In statutory and court based law consent is typically the only justification for harm. That is, if a responsible adult gives informed consent to enter into a contract or any other kind of arrangement that results in harm to themselves, then legally that was their choice. Religious practices can be considered in the same way. That is if they involve consenting adults, and no individual is exercising power over a non-consenting other, then it is a matter for those involved.
This is best described as a secular harm-minimisation approach to religious practice. Describing this approach as religious freedom or religious tolerance is misleading and unhelpful, as it creates an impression that individuals can and should be ‘free’ to exercise their beliefs without limitation.
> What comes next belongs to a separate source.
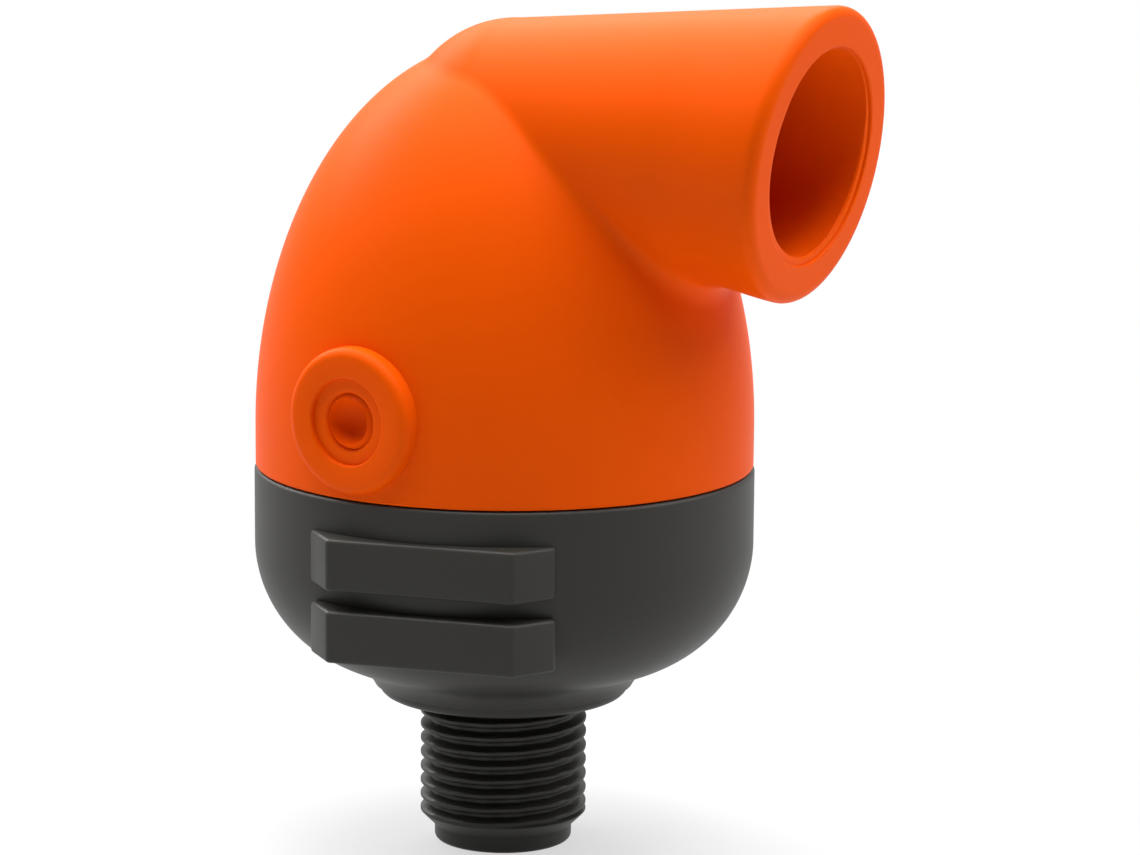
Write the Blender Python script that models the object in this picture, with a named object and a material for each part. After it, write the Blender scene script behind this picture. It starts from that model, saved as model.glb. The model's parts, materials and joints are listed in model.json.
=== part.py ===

Clearly, this is not the case, cannot be the case, and never has been.
A good example of the way in which it is misleading comes from the independent National Human Rights Consultation Committee that has been appointed to conduct the National Human Rights Consultation in Australia. In seeking to describe some existing human rights in Australia it states:
we are free to follow whatever religion we want – this is our right to freedom of religion.
This is not the case, rather we are free to follow whatever religion we want to the extent that it does not adversely affect others, and we are free to adversely affect others to the extent allowed by the law, whether in the exercise of our religion or any other economic, civil or political activity.
It is recommended that the independent National Human Rights Consultation Committee appointed to conduct the consultation process currently underway in Australia recommend that in any future Australian Bill of Rights:
1. Australia is described as secular rather than religiously free or tolerant; and
2. Any right to freedom of religion practice is clearly communicated as being balanced and limited by the law in order to minimise harm to others in the same way as other types of behaviour by citizens is limited by the law.